Some of Crumb's signature marks -- bulging eyes, voluptuous, big-boned women, anxiety-infused characters sweating profusely -- can be spotted in "Genesis."
"Genesis has a strong appeal to artists, I think. There's this great big mash-up of the cosmic and the mundane, where God and human beings meet and interact, where divine mandates are tested in human interactions, where practical ethics are explored against a mystical backdrop," said David Zimmerman, associate editor at Christian publishing company InterVarsity Press.
Still, some take issue with Crumb -- a self-described agnostic, who has called taking the Bible literally "completely insane and crazy" -- attempting such a project.

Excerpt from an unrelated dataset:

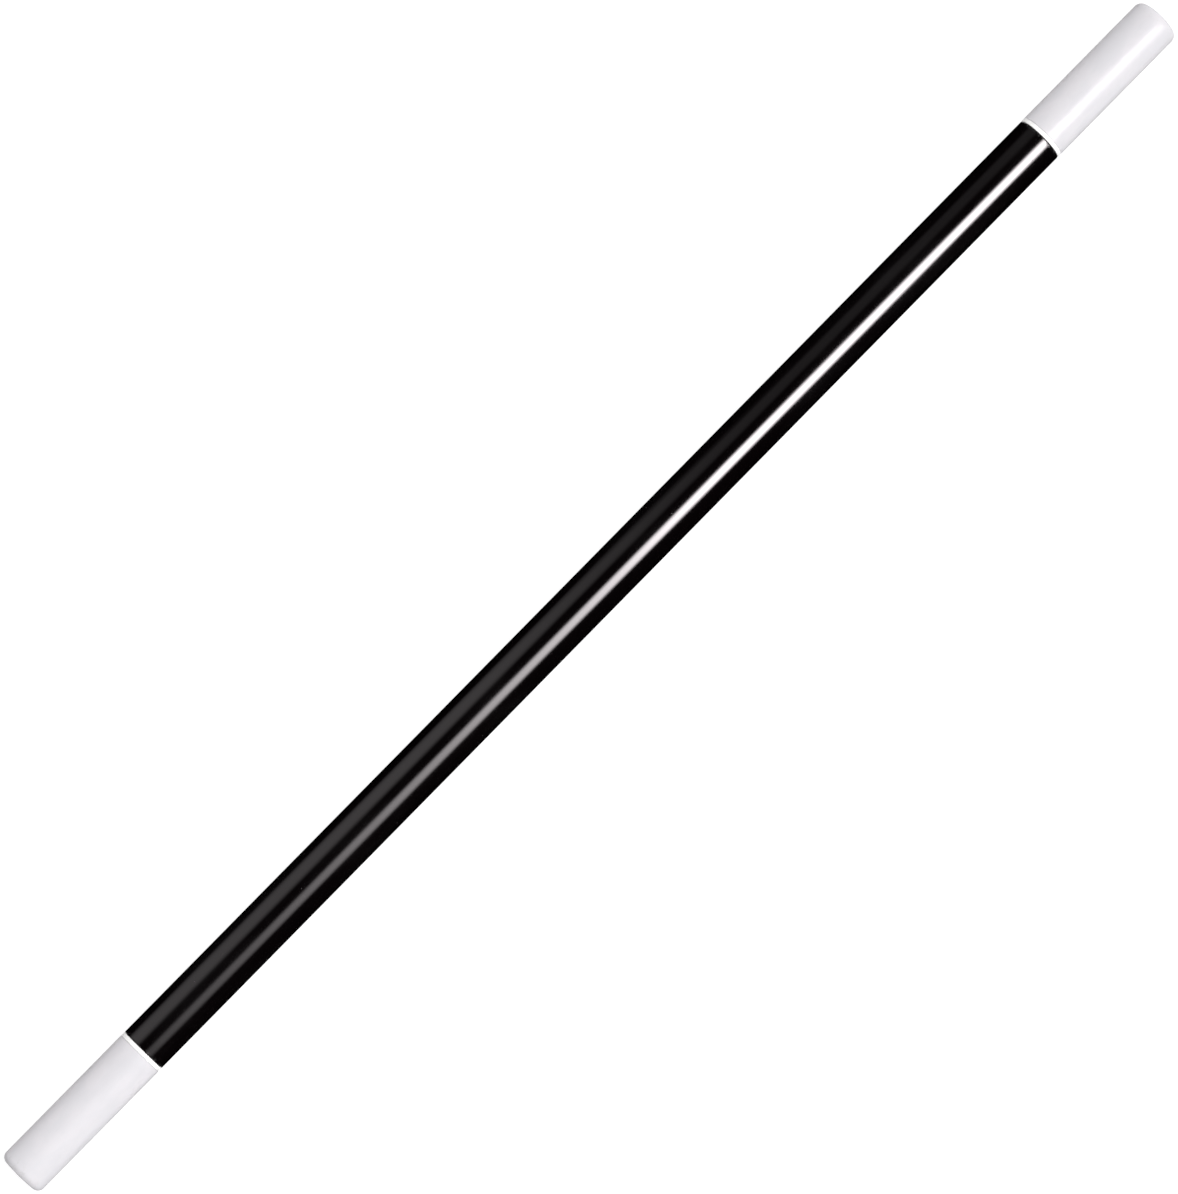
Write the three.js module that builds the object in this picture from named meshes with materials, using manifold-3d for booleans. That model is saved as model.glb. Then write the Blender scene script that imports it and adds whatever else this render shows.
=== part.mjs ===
// A magician's wand: a black plastic tube with a white tip at each end.
//
// Each tip is a moulded cap, closed at its outer end, bonded to a hollow joining plug. The plug's thin
// collar stands between the cap and the tube, flush with both. Its split and ribbed spigot pushes into the
// tube, so a tip pulls straight off and leaves the hollow tube open.
//
// Millimetres, +Z up. The wand lies along X on the plane z = 0, and its middle is over the origin.

import * as THREE from 'three';
import { mergeVertices } from 'three/addons/utils/BufferGeometryUtils.js';
import Module from 'manifold-3d';

// Overall sizes.
const OVERALL_LENGTH = 355.6;
const OUTER_DIAMETER = 11.2;
const TIP_LENGTH = 38.1; // the white part at each end, collar and cap together

// Shaft tube.
const SHAFT_WALL = 1.3;
const SHAFT_EDGE_CHAMFER = 0.15;
const SHAFT_MOUTH_CHAMFER = 0.4;

// Tip cap.
const CAP_WALL = 1.3;
const CAP_END_THICKNESS = 2.4;
const CAP_END_RADIUS = 1.6; // rounding of the outer end's edge
const CAP_INNER_RADIUS = 1.0; // rounding at the bottom of the cap's bore
const CAP_RIM_CHAMFER = 0.2;
const GATE_DIAMETER = 2.0; // the moulding's gate mark, a shallow recess in the middle of the end
const GATE_DEPTH = 0.25;

// Joining plug.
const COLLAR_WIDTH = 0.9;
const COLLAR_CHAMFER = 0.12;
const SPIGOT_LENGTH = 14; // inside the tube
const SPIGOT_LEAD = 0.8; // length of the taper at the spigot's nose
const SPIGOT_LEAD_DEPTH = 0.4;
const ROOT_LENGTH = 16; // inside the cap
const ROOT_CHAMFER = 0.5;
const PLUG_WALL = 1.2;
const RIB_COUNT = 8;
const RIB_WIDTH = 0.8;
const RIB_HEIGHT = 0.25;
const SLOT_COUNT = 4; // the slots split the spigot into springy fingers
const SLOT_WIDTH = 1.0;
const SLOT_LENGTH = 9;

// Fits.
const FIT_CLEARANCE = 0.1; // between the ribs' tops and the tube's bore
const BOND_CLEARANCE = 0.1; // between the plug's root and the cap's bore
const SEAM_GAP = 0.1; // on each side of the collar

// Faceting.
const SIDES = 48;
const FILLET_STEPS = 6;
const OVERSHOOT = 1; // how far a cutting tool runs past the face that it cuts
const MERGE_DISTANCE = 1e-4; // vertices closer than this are one

// Sizes that follow.
const OUTER_RADIUS = OUTER_DIAMETER / 2;
const SHAFT_LENGTH = OVERALL_LENGTH - 2 * TIP_LENGTH;
const SHAFT_BORE_RADIUS = OUTER_RADIUS - SHAFT_WALL;
const CAP_BORE_RADIUS = OUTER_RADIUS - CAP_WALL;
const RIB_TOP_RADIUS = SHAFT_BORE_RADIUS - FIT_CLEARANCE;
const SPIGOT_RADIUS = RIB_TOP_RADIUS - RIB_HEIGHT;
const ROOT_RADIUS = CAP_BORE_RADIUS - BOND_CLEARANCE;
const PLUG_BORE_RADIUS = Math.min(SPIGOT_RADIUS, ROOT_RADIUS) - PLUG_WALL;
const COLLAR_START = SEAM_GAP;
const COLLAR_END = COLLAR_START + COLLAR_WIDTH;
const CAP_START = COLLAR_END + SEAM_GAP;

const wasm = await Module();
wasm.setup();

const blackPlastic = new THREE.MeshStandardMaterial({ color: 0x0a0a0b, roughness: 0.22, metalness: 0 });
const whitePlastic = new THREE.MeshStandardMaterial({ color: 0xe6e4e6, roughness: 0.38, metalness: 0 });
const plugPlastic = new THREE.MeshStandardMaterial({ color: 0xf6f5f2, roughness: 0.5, metalness: 0 });

// A solid of revolution about X. The profile is a list of [x, radius] that runs with the material on its
// right, and each radius is that of the flats, so that two pieces of one radius are flush all round.
function turned(profile) {
  const acrossCorners = 1 / Math.cos(Math.PI / SIDES);
  const points = profile.map(([x, radius]) => new THREE.Vector2(radius * acrossCorners, x));
  const geometry = new THREE.LatheGeometry(points, SIDES, Math.PI / SIDES, 2 * Math.PI);
  return geometry.rotateZ(-Math.PI / 2);
}

// The points of a quarter round from one angle to another about a centre in the profile's plane.
function arc(centreX, centreRadius, radius, fromAngle, toAngle) {
  return Array.from({ length: FILLET_STEPS + 1 }, (_, i) => {
    const angle = fromAngle + ((toAngle - fromAngle) * i) / FILLET_STEPS;
    return [centreX + radius * Math.cos(angle), centreRadius + radius * Math.sin(angle)];
  });
}

// A three.js geometry as a manifold solid.
function toSolid(geometry) {
  const bare = geometry.clone();
  bare.deleteAttribute('normal');
  bare.deleteAttribute('uv');
  const merged = mergeVertices(bare, MERGE_DISTANCE);
  return new wasm.Manifold(new wasm.Mesh({
    numProp: 3,
    vertProperties: merged.attributes.position.array,
    triVerts: new Uint32Array(merged.index.array),
  }));
}

// A manifold solid as a three.js geometry.
function toGeometry(solid) {
  const mesh = solid.getMesh();
  const geometry = new THREE.BufferGeometry();
  geometry.setAttribute('position', new THREE.BufferAttribute(new Float32Array(mesh.vertProperties), 3));
  geometry.setIndex(new THREE.BufferAttribute(new Uint32Array(mesh.triVerts), 1));
  geometry.computeVertexNormals();
  return geometry;
}

// A box about X: it runs from x0 to x1 and from radius r0 to r1, and is turned by an angle round the axis.
function barOnAxis(x0, x1, r0, r1, width, angle) {
  return new THREE.BoxGeometry(x1 - x0, width, r1 - r0)
    .translate((x0 + x1) / 2, 0, (r0 + r1) / 2)
    .rotateX(angle);
}

// The shaft tube, about the wand's middle.
function shaftTubeGeometry() {
  const half = SHAFT_LENGTH / 2;
  const edge = SHAFT_EDGE_CHAMFER;
  const mouth = SHAFT_MOUTH_CHAMFER;
  return turned([
    [-half, SHAFT_BORE_RADIUS + mouth],
    [-half, OUTER_RADIUS - edge],
    [-half + edge, OUTER_RADIUS],
    [half - edge, OUTER_RADIUS],
    [half, OUTER_RADIUS - edge],
    [half, SHAFT_BORE_RADIUS + mouth],
    [half - mouth, SHAFT_BORE_RADIUS],
    [-half + mouth, SHAFT_BORE_RADIUS],
    [-half, SHAFT_BORE_RADIUS + mouth],
  ]);
}

// The tip cap, from the tube's end face at x = 0 outwards along +X.
function tipCapGeometry() {
  const boreEnd = TIP_LENGTH - CAP_END_THICKNESS;
  const gateRadius = GATE_DIAMETER / 2;
  return turned([
    [boreEnd, 0],
    ...arc(boreEnd - CAP_INNER_RADIUS, CAP_BORE_RADIUS - CAP_INNER_RADIUS, CAP_INNER_RADIUS, 0, Math.PI / 2),
    [CAP_START + CAP_RIM_CHAMFER, CAP_BORE_RADIUS],
    [CAP_START, CAP_BORE_RADIUS + CAP_RIM_CHAMFER],
    [CAP_START, OUTER_RADIUS - CAP_RIM_CHAMFER],
    [CAP_START + CAP_RIM_CHAMFER, OUTER_RADIUS],
    ...arc(TIP_LENGTH - CAP_END_RADIUS, OUTER_RADIUS - CAP_END_RADIUS, CAP_END_RADIUS, Math.PI / 2, 0),
    [TIP_LENGTH, gateRadius],
    [TIP_LENGTH - GATE_DEPTH, gateRadius],
    [TIP_LENGTH - GATE_DEPTH, 0],
  ]);
}

// The joining plug: spigot, collar and root round one bore. The spigot has slots, and ribs between them.
function joiningPlugGeometry() {
  const nose = -SPIGOT_LENGTH;
  const root = CAP_START + ROOT_LENGTH;
  const body = toSolid(turned([
    [nose, PLUG_BORE_RADIUS],
    [nose, SPIGOT_RADIUS - SPIGOT_LEAD_DEPTH],
    [nose + SPIGOT_LEAD, SPIGOT_RADIUS],
    [COLLAR_START, SPIGOT_RADIUS],
    [COLLAR_START, OUTER_RADIUS - COLLAR_CHAMFER],
    [COLLAR_START + COLLAR_CHAMFER, OUTER_RADIUS],
    [COLLAR_END - COLLAR_CHAMFER, OUTER_RADIUS],
    [COLLAR_END, OUTER_RADIUS - COLLAR_CHAMFER],
    [COLLAR_END, ROOT_RADIUS],
    [root - ROOT_CHAMFER, ROOT_RADIUS],
    [root, ROOT_RADIUS - ROOT_CHAMFER],
    [root, PLUG_BORE_RADIUS],
    [nose, PLUG_BORE_RADIUS],
  ]));
  const wallMiddle = (PLUG_BORE_RADIUS + SPIGOT_RADIUS) / 2;
  const collarMiddle = (COLLAR_START + COLLAR_END) / 2;
  const slotReach = SPIGOT_RADIUS + OVERSHOOT;
  let plug = body;
  for (let i = 0; i < RIB_COUNT; i += 1) {
    const angle = ((i + 0.5) * 2 * Math.PI) / RIB_COUNT;
    const rib = barOnAxis(nose + SPIGOT_LEAD, collarMiddle, wallMiddle, RIB_TOP_RADIUS, RIB_WIDTH, angle);
    plug = plug.add(toSolid(rib));
  }
  for (let i = 0; i < SLOT_COUNT; i += 1) {
    const angle = (i * 2 * Math.PI) / SLOT_COUNT;
    const slot = barOnAxis(nose - OVERSHOOT, nose + SLOT_LENGTH, 0, slotReach, SLOT_WIDTH, angle);
    plug = plug.subtract(toSolid(slot));
  }
  return toGeometry(plug);
}

function namedMesh(name, geometry, material) {
  const mesh = new THREE.Mesh(geometry, material);
  mesh.name = name;
  return mesh;
}

// One tip: a cap and its plug, placed on the tube's end and turned to face outwards.
function tipGroup(side, endX, turn) {
  const tip = new THREE.Group();
  tip.add(namedMesh(`${side}_joining_plug`, joiningPlugGeometry(), plugPlastic));
  tip.add(namedMesh(`${side}_tip_cap`, tipCapGeometry(), whitePlastic));
  tip.position.x = endX;
  tip.rotation.z = turn;
  return tip;
}

const wand = new THREE.Group();
wand.position.z = OUTER_RADIUS;
wand.add(namedMesh('shaft_tube', shaftTubeGeometry(), blackPlastic));
wand.add(tipGroup('left', -SHAFT_LENGTH / 2, Math.PI));
wand.add(tipGroup('right', SHAFT_LENGTH / 2, 0));

export default wand;
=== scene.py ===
"""The looks of a magician's wand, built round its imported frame.

The wand lies along X on the plane z = 0, with its middle over the origin. Every length is in metres. A
polished black tube carries a white moulded tip at each end. Each tip is a cap bonded to a ribbed plug, and
the plug's thin collar stands between the cap and the tube.
"""

import logging
import math
from abc import ABC, abstractmethod
from collections.abc import Callable, Sequence
from dataclasses import dataclass, field
from enum import Enum

import bmesh
import bpy
import numpy as np
from mathutils import Matrix, Vector


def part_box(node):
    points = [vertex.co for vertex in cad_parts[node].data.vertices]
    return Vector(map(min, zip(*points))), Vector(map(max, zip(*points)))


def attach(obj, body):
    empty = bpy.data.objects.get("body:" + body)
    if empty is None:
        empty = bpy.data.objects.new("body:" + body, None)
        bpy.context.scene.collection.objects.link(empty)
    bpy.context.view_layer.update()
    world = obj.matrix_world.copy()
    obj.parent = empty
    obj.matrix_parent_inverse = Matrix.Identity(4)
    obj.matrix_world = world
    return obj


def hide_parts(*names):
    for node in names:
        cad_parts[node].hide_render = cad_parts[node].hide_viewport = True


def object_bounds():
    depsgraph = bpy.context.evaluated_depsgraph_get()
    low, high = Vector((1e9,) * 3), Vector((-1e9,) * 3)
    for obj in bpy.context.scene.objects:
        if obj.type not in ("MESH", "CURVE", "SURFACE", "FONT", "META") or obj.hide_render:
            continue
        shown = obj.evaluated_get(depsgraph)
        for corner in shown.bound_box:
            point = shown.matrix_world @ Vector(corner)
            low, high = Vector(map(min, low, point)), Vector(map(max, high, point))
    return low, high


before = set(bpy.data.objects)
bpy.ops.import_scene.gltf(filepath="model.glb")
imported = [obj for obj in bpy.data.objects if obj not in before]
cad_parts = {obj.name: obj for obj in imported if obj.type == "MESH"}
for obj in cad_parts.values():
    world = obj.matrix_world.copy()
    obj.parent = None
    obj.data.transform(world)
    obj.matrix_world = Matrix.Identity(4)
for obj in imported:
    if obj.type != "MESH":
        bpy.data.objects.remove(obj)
CAD_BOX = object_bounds()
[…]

"The Bible is not mere literature. It's a spiritual book with an eternal message and needs to be interpreted by spiritual people, guided by the Holy Spirit. Anything else is just printed pictures on paper," said Nathan Butler, president of COMIX35, a Christian comics ministry.
Bob While, Crumb's editor at W.W. Norton, which published "The Book of Genesis Illustrated," said he's surprised at how intense the reaction has been. While says that when he learned Crumb had been considering such a project, Norton made an offer because it believed in Crumb as an artist and trusted that he would be respectful of the text.
"It was a very good marriage from the start," While said.
While says that Crumb obsessed over every detail and that the completion of the book affords the artist the kind of mainstream approval that has eluded him. It also allowed Crumb to steep himself even further in the ancient cultures he had already been fascinated by, such as those of Babylon and Assyria.
For his part, Crumb says any controversy stirred by the release of the book won't surprise him. Nor will it particularly concern him.
"I expect that this comic version will offend some orthodox fundamentalist believers," he said. "I show God's face. I show people having sex. I illustrate the stories not as religious propaganda. ... If that outrages some believers, well, you can't please everyone."